Other than the issues related to the lack of force my Thrustmaster pedals also had a bad relationship with X-Plane. They often seemed to invert direction between simulated flights, and in more than one simulation both pedals just affected how far to the left I wanted my rudder to position. No right rudder for me!
I actually quite liked the Logitech Yoke. As well as being nicely shaped for extended use and having additional buttons on the controls for things such as flap extension it came with some very nice to use Throttle, Mixture and Prop Feathering quadrants.
Despite the good build quality and ease of use and set up of the Yoke it too suffered the problem that all affordable consumer greade flight simulator products have; a complete lack of feedback in the controls. This made it exceptionally difficult to trim (explanation) the aircraft, which was one of the skills I was hoping to improve on using the flight sim.
X-Plane 11 is a cool product, I think that if it came with ORTHO4XP and HD Mesh out of the box and improved its internationalization and built-in ATC I would be able to reccomend it to more PPL students.
The VatSim community remains impressive to me. It’s well organised and seems to have positive outcomes for most of the people involved. However, for someone who is practicing for their PPL I’d reccomend to give it a miss. In my experience you’ll quickly become frustrated with the lack of other single piston aircraft in circuits and ATCs at small and medium sized airfields and airports.

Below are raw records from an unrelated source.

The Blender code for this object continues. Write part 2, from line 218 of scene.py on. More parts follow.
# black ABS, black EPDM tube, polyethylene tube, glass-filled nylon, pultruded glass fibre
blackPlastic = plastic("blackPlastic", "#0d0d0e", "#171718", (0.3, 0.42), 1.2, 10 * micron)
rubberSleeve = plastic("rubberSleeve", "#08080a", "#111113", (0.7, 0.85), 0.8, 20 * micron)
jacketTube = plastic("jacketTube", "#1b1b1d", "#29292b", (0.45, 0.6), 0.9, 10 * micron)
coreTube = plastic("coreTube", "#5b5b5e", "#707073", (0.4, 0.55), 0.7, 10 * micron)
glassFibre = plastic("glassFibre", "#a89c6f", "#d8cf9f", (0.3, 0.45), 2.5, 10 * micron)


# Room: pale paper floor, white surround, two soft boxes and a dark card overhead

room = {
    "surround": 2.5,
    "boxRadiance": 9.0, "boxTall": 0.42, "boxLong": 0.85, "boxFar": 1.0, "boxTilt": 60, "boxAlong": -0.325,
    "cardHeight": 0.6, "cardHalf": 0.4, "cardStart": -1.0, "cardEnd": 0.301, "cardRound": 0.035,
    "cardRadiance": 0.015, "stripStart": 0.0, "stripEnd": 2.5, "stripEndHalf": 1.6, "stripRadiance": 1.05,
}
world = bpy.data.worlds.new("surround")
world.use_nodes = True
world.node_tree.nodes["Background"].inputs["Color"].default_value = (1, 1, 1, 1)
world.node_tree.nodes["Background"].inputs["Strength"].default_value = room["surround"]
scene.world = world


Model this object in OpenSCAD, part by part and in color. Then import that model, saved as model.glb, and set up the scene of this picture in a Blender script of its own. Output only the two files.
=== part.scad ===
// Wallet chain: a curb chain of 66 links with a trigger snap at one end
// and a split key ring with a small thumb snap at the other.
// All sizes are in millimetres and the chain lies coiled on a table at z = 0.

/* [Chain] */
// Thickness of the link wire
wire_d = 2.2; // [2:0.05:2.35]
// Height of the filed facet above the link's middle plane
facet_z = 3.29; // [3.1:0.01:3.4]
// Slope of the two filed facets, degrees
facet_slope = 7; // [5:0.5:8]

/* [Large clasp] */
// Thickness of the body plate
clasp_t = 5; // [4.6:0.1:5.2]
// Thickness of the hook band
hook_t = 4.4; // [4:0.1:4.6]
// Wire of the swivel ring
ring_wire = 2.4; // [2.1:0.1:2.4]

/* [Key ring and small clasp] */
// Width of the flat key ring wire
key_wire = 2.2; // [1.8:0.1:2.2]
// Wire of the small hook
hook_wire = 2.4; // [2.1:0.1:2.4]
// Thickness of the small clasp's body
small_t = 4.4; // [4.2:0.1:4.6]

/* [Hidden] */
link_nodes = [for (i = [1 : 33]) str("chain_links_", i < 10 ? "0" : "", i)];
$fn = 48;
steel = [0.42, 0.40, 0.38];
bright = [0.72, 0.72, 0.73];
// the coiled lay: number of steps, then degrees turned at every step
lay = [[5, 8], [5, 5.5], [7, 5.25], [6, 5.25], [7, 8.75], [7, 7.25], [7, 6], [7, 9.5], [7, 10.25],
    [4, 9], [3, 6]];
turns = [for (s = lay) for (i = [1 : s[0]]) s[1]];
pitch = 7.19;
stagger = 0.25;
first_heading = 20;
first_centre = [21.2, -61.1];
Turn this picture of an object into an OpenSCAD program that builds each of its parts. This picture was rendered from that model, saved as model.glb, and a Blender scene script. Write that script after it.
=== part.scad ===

In terms of hardware the biggest problem for me was a lack of feedback on the controls. I understand that more expensive commercial set ups have this feedback built in using hydralics and I’d love to give these at go at some point to see how realistic they feel. However, for my budget I just don’t think the hardware is of great use — my equipment has therefore gone back to Amazon and I’ll be spending the refund money on some more real life flight hours.